Government controls, Market diversity, Currency fluctuation and Price escalation forces.
The government in the Netherland raises an excise on products that contain alcohol.
Because beer contains alcohol, the prices of Heineken beer are higher than they would have had without that tax. The excise on crates is the same for every company, so Heineken can compete to other beers. Because Heineken is a premium beer, the price for a crate of Heineken is a lot higher than other types of beer. Therefore Heineken competes with other premium beer brand.
The marker diversity between countries causes different prices between those countries.
A premium beer a Heineken can encounter a low demand for its beer.
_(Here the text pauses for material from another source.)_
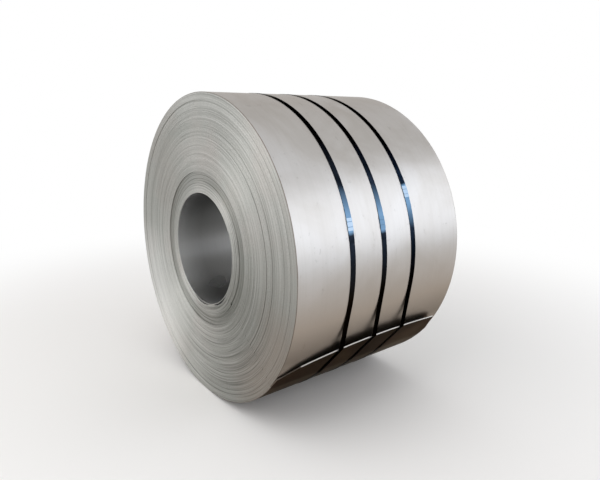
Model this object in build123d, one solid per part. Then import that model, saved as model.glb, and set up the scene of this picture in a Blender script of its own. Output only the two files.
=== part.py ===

Heineken is than forced to sell its products for a low price to gain market share or just to sell beer.
Heineken doesn’t really have this problem, because they have over 200 different types of beer, so there is a high probability that Heineken does have the taste the people in that country like.
The currency fluctuations between countries cause higher or lower prices for Heineken beer that is exported.
When the value of a currency in a country, where Heineken has got a brewery, declines compared to an country where the beer brewed is exported to, the prices of Heineken beer will increase compared to local beer brands.
Price escalation forces:
When the prices of producing Heineken increase by 25 cents, Heineken will try to pass this along to retailers in the production cycle closer to the consumers. Every retailer in the production cycle wants to make profit, so they will add an percentage increase.
This increase in price will be larger the closer the product gets to the consumer.
The increase of 25 cents may increase the prices in the supermarket with 35 cents.